Le questioni sono dunque due. Intanto, come ho detto, non vi sono regole chiare sulla procedura di impeachment al Senato, che diventa una sorta di aula di giustizia presieduta dal capo della Corte Suprema, ma dove i passi procedurali sono stabiliti da chi quella camera controlla, vale a dire i repubblicani. Il loro capogruppo Mitch McConnell ha già chiarito che vuole procedere speditamente, senza l’ascolto di testimoni e concordando, diciamo così, la linea di procedura con la Casa Bianca.
È chiaro che dinanzi a questa prospettiva i democratici cercano di rallentare l’iter e presumibilmente cercheranno di negoziare qualche elemento procedurale che possa loro tornare utile. Cercano in qualche modo di battere il ferro finché è caldo, davanti all’opinione pubblica. E forse sperano che qualche corte federale offra loro elementi a cui appigliarsi. Penso ad esempio al caso di John Bolton, l’ex consigliere per la sicurezza nazionale, a cui il presidente, come a tutti i funzionari della Casa Bianca, ha intimato di non rispondere al mandato a comparire, Bolton ha detto che se mai una corte glielo intimasse, allora lui acconsentirebbe a deporre davanti al Congresso. Lasciando intendere che qualche cosa da dire l’avrebbe… Va da sé che i democratici ci contano e cercano di guadagnare il tempo necessario perché ciò avvenga.

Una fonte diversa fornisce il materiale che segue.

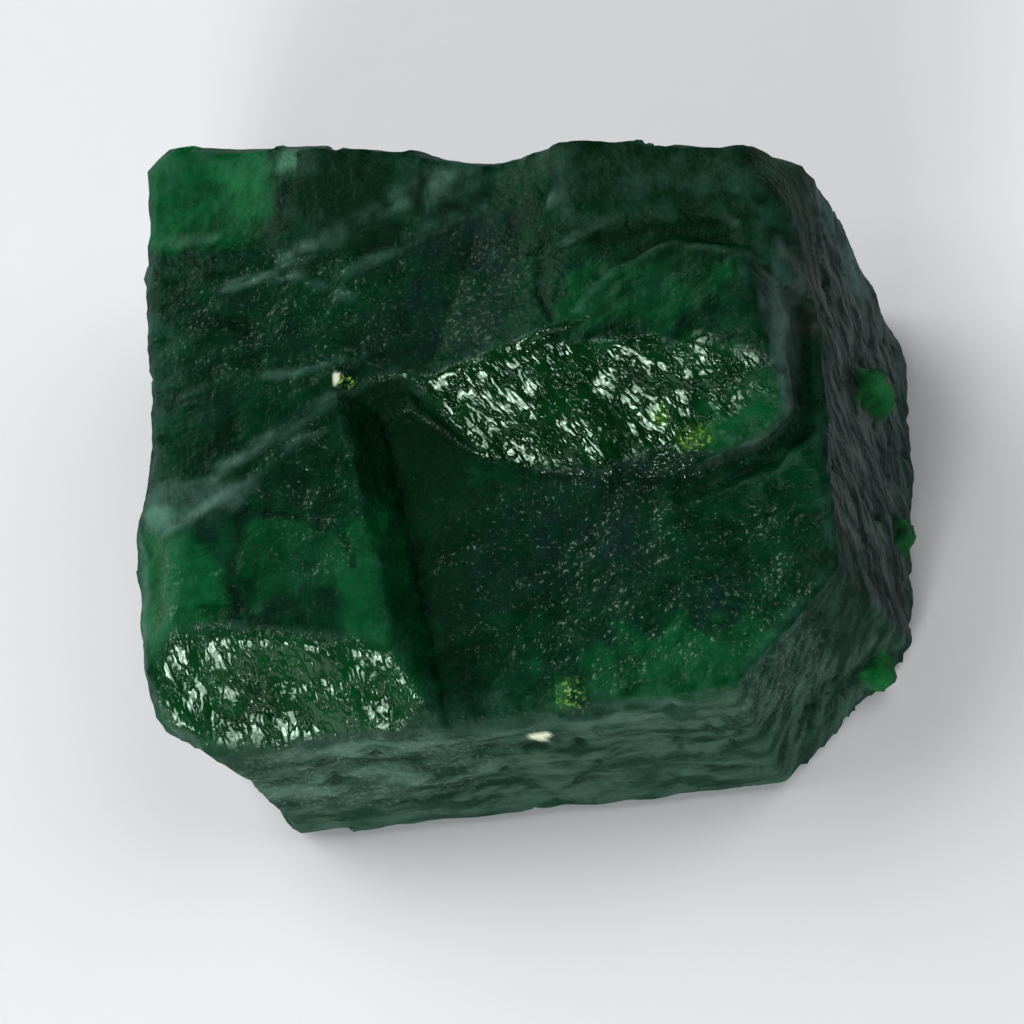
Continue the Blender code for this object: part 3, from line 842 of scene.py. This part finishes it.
SHEET_HALF = 0.4  # metres
sheet_mesh = bpy.data.meshes.new("paper_sheet")
corners = SHEET_HALF * np.array([(-1, -1, 0), (1, -1, 0), (1, 1, 0), (-1, 1, 0)])
sheet_mesh.from_pydata(corners.tolist(), [], [(0, 1, 2, 3)])
sheet_mesh.materials.append(plain_paper())
paper = bpy.data.objects.new("paper_sheet", sheet_mesh)
bpy.context.scene.collection.objects.link(paper)
paper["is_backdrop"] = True

STONE_MIDDLE = (0, 0, 5 * MM)


def soft_light(name, place, size, watts):
    """A rectangular light of a size, at a place in metres, turned to the middle of the stone."""
    lamp = bpy.data.lights.new(name, "AREA")
    lamp.shape = "RECTANGLE"
    lamp.size, lamp.size_y = size
    lamp.energy = watts
    made = bpy.data.objects.new(name, lamp)
    made.location = place
    made.rotation_euler = (Vector(STONE_MIDDLE) - Vector(place)).to_track_quat("-Z", "Y").to_euler()
    bpy.context.scene.collection.objects.link(made)


soft_light("daylight", (-0.36, 0.19, 0.30), (0.5, 0.5), 2.9)
soft_light("front_window", (-0.06, -0.27, 0.13), (0.13, 0.11), 0.44)
soft_light("front_lamp", (-0.075, -0.27, 0.135), (0.05, 0.04), 0.15)
soft_light("ceiling", (0.26, 0.14, 0.42), (0.4, 0.4), 0.9)
sky = bpy.data.worlds.new("dim_room")
sky.use_nodes = True
sky.node_tree.nodes["Background"].inputs["Color"].default_value = linear("#dfe6ee")
sky.node_tree.nodes["Background"].inputs["Strength"].default_value = 0.05
bpy.context.scene.world = sky

# The camera stands round to the right of the front and well above the sheet, and looks at a place in mm.
VIEW_AROUND, VIEW_UP, VIEW_DISTANCE = radians(25), radians(66), 160 * MM
VIEW_AIM = np.array([-0.56, -0.75, 5.0])
back = np.array([sin(VIEW_AROUND) * cos(VIEW_UP), -cos(VIEW_AROUND) * cos(VIEW_UP), sin(VIEW_UP)])
up = np.array([0, 1, 0]) - back[1] * back
up /= np.linalg.norm(up)
right = np.cross(up, back)
lens = bpy.data.cameras.new("camera")
lens.sensor_width = 36
lens.lens = 180
lens.clip_start, lens.clip_end = 0.005, 5
camera = bpy.data.objects.new("camera", lens)
eye = (VIEW_AIM + seat) * MM + back * VIEW_DISTANCE
turn = Matrix(np.stack([right, up, back], axis=1).tolist()).to_4x4()
camera.matrix_world = Matrix.Translation(eye) @ turn
bpy.context.scene.collection.objects.link(camera)
bpy.context.scene.camera = camera
bpy.context.scene.view_settings.view_transform = "Standard"

low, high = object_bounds()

I repubblicani, anche quelli più critici nei confronti del presidente, fanno quadrato. Trump li ha in mano, o è il partito che non vuole correre rischi? Volendo usare un’espressione un po’ forte, direi che Trump è il Frankenstein che i repubblicani si sono costruiti in casa e che ormai non riescono a controllare.
Ora è lui ad avere in mano il partito. Tutti i sondaggi confermano che la base repubblicana sta con Trump, il che lo rende inattaccabile, se non da qualcuno che ormai ha deciso di non farsi rieleggere il prossimo novembre. Chi vuol fare politica nel partito non può mettersi contro Trump. Quello repubblicano è un partito molto più coeso ideologicamente; omogeneo demograficamente e razzialmente: è anziano e bianco, prevalentemente maschile. Ne deriva la mancanza di una dialettica paragonabile a quella interna al partito democratico, combattiva e ricca, a favore, tuttavia, di una compattezza sicura su temi divisivi.

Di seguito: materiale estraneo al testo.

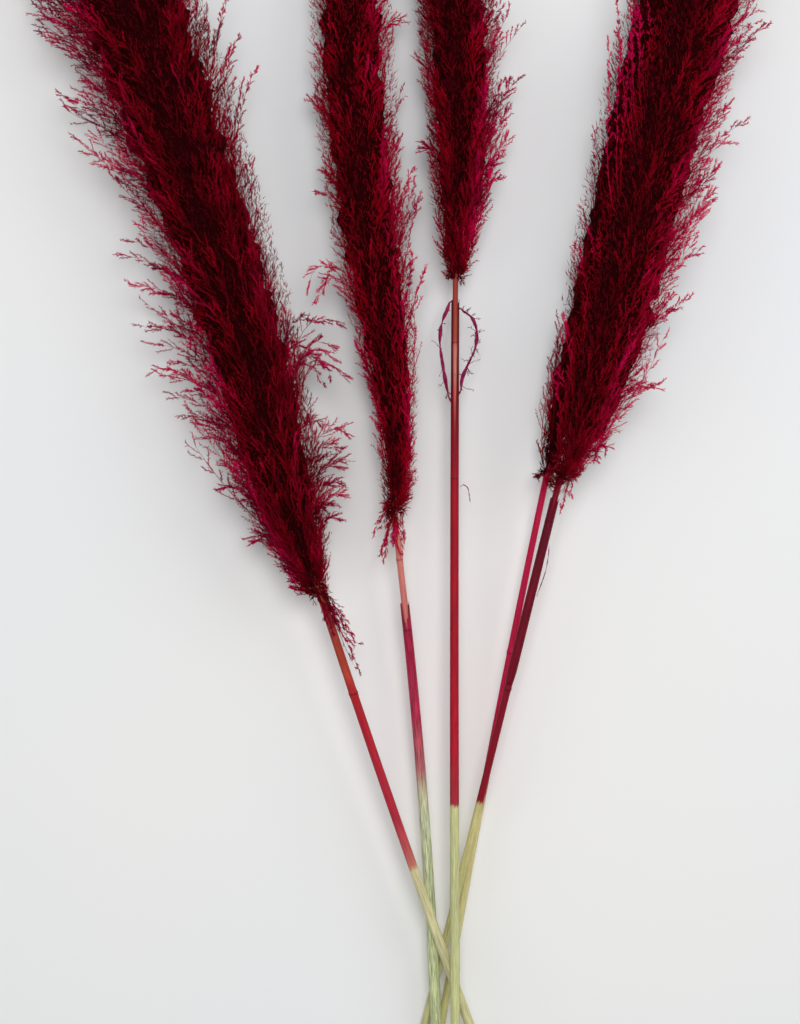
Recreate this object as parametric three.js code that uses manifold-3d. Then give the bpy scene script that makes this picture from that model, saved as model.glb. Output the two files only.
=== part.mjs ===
// A loose bundle of five cut and dyed pampas grass stems, lying on a flat surface.
//
// Frame: millimetres, +Z up, the surface at Z = 0. The cut ends point to -Y and the plumes
// fan out towards +Y. The origin is on the surface, at the middle of the bundle's box.
//
// Each stem is a solid culm that ends where its plume starts. Two culms are wrapped by a leaf
// sheath down to the cut, one by a short sheath under its plume, and a few dried strips have
// peeled off. Nothing ties the stems: each lies on the ones below it, near the cut ends.

import * as THREE from "three";
import { mergeVertices } from "three/addons/utils/BufferGeometryUtils.js";
import Module from "manifold-3d";

// ---------------------------------------------------------------- driving dimensions, mm
const GAP = 0.4; // left between pieces that touch
const SHEATH_WALL = 0.7; // thickness of a leaf sheath
const NODE_SWELL = 1.14; // how much wider a culm is at one of its nodes
const NODE_HALF_LENGTH = 3.5;
const PLUME_TIP_RADIUS = 1.5;

const CULM_SIDES = 12;
const PLUME_SIDES = 20;
const STRIP_SIDES = 6;
const CULM_STEP = 60; // longest stretch of culm between two rings
const PLUME_STEPS = 18;
const STRIP_STEP = 4; // length of strip between two sections

// Stems from the lowest to the topmost. cutEnd and plumeBase are places in plan, [x, y], measured
// from the foot of the centre stem. A culm's cut end rests as low as the stems under it allow.
// bow is how far the culm's middle stands off its straight line, to the right, and the radii are the
// bare culm's. Nodes, sheaths and strips are placed by their distance below the plume, along the
// culm. A sheath runs from its foot (the cut end, if it gives none) up to its mouth, with a slit
// down from the mouth. A plume's reach is its length along +Y. Its spine is places on its middle
// line: [share of its reach, distance to the right of its base, height over the surface]. Its
// outline is pairs of [share of its length, share of its half width], and flatness is its half
// height over its half width.
const STEMS = [
  {
    name: "right_rear",
    cutEnd: [-14, 6],
    plumeBase: [77, 488],
    plumeBaseHeight: 25,
    bow: -2.5,
    cutRadius: 3.2,
    topRadius: 2.7,
    nodesBelow: [150],
    colour: 0xb01c3c,
    plume: {
      reach: 582,
      halfWidth: 33,
      flatness: 0.7,
      spine: [[0.12, 17, 25], [0.27, 44, 24], [0.56, 82, 23], [0.7, 102, 22], [1, 146, 17]],
      outline: [[0, 0.15], [0.05, 0.33], [0.13, 0.6], [0.3, 0.9], [0.5, 1], [0.7, 0.97], [0.87, 0.67]],
    },
  },
  {
    name: "right_front",
    cutEnd: [-30, 4],
    plumeBase: [85, 480],
    plumeBaseHeight: 56,
    bow: 0,
    cutRadius: 3.3,
    topRadius: 2.6,
    nodesBelow: [175],
    sheath: { footBelow: 170, mouthBelow: 8, slitLength: 16, slitWidth: 2 },
    colour: 0x7a1226,
    plume: {
      reach: 636,
      halfWidth: 38,
      flatness: 0.72,
      spine: [[0.12, 26, 59], [0.25, 53, 61], [0.52, 95, 58], [0.65, 125, 54], [1, 189, 36]],
      outline: [[0, 0.16], [0.05, 0.47], [0.12, 0.74], [0.27, 0.95], [0.5, 1], [0.7, 0.97], [0.87, 0.66]],
    },
  },
  {
    name: "inner_left",
    cutEnd: [-15, -3],
    plumeBase: [-51, 450],
    plumeBaseHeight: 30,
    bow: 5,
    cutRadius: 3.7,
    topRadius: 2.6,
    nodesBelow: [31],
    sheath: { mouthBelow: 66, slitLength: 24, slitWidth: 4 },
    colour: 0xb9606a,
    plume: {
      reach: 612,
      halfWidth: 36,
      flatness: 0.82,
      spine: [[0.15, -1, 30], [0.31, -12, 30], [0.47, -31, 29], [0.65, -36, 28], [1, -50, 18]],
      outline: [[0, 0.14], [0.06, 0.4], [0.13, 0.45], [0.24, 0.7], [0.4, 0.9], [0.7, 1], [0.9, 0.6]],
    },
  },
  {
    name: "left",
    cutEnd: [21, 0],
    plumeBase: [-112, 384],
    plumeBaseHeight: 40,
    bow: -2,
    cutRadius: 4.1,
    topRadius: 3.5,
    nodesBelow: [82],
    colour: 0xb8403a,
    plume: {
      reach: 712,
      halfWidth: 62,
      flatness: 0.7,
      spine: [[0.12, -27, 40], [0.36, -70, 39], [0.6, -129, 36], [0.74, -162, 33], [1, -222, 25]],
      outline: [[0, 0.1], [0.04, 0.31], [0.12, 0.55], [0.24, 0.7], [0.66, 0.97], [0.8, 0.95], [0.92, 0.55]],
    },
  },
  {
    name: "centre",
    cutEnd: [0, -6],
    plumeBase: [0, 654],
    plumeBaseHeight: 31,
    bow: -1,
    cutRadius: 3.0,
    topRadius: 2.3,
    nodesBelow: [55],
    sheath: { mouthBelow: 12, slitLength: 138, slitWidth: 3.6 },
    colour: 0x9a2036,
    plume: {
      reach: 496,
      halfWidth: 36,
      flatness: 0.85,
      spine: [[0.13, 2, 31], [0.32, 3, 30], [0.49, -2, 28], [1, -24, 19]],
      outline: [[0, 0.14], [0.06, 0.42], [0.15, 0.7], [0.26, 0.84], [0.5, 1], [0.7, 0.97], [0.86, 0.64]],
    },
  },
];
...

I candidati democratici stanno alla larga dall’argomento. Lo temono?
In realtà il loro silenzio deriva dal fatto che sono tutti d’accordo sull’impeachment, e da molto tempo, ben prima che Pelosi decidesse di procedere. Il fatto è che i candidati sono in questo momento impegnati a distinguersi gli uni dagli altri, e l’impeachment non è un terreno su cui possano farlo. Dunque non è che si tengano alla larga: sanno che chi voterà alle primarie è in stragrande maggioranza favorevole all’impeachment, non è quella la porta che devono sfondare. I temi su cui battersi sono altri.
Davvero l’impeachment sarà un suicidio per il partito democratico, come ha detto Trump? E come ne uscirà il presidente?
Se osserviamo gli indici di popolarità di Trump in una prospettiva storica, dalla fine degli anni Trenta, comparandoli con quelli dei suoi predecessori, vediamo che non c’è mai stato un presidente i cui tassi di consenso siano stati tanto stabili come i suoi. Trump si mantiene costantemente tra il 40 e il 45%. Qualsiasi cosa scriva o faccia. Può sembrare incredibile, ma è così.
A cosa serve allora l’impeachment? Serve ai democratici per mobilitare, galvanizzare il proprio elettorato con una narrazione che dipinge Trump come un presidente inadeguato e pericoloso per la democrazia stessa.
I repubblicani propongono una narrazione opposta, secondo la quale i democratici invece di occuparsi del bene del Paese cercano di sovvertire l’esito delle elezioni, trattandosi della solita vecchia Washington corrotta e autoreferenziale. Le due narrazioni opposte non servono a convincere la controparte, risultato ritenuto ormai impossibile, ma a saldare il consenso della propria parte.
In mezzo, una frazione minima di elettorato indipendente che deve ancora essere persuaso. Questi elettori saranno decisivi: convincerli sarà l’operazione che determinerà l’esito del voto.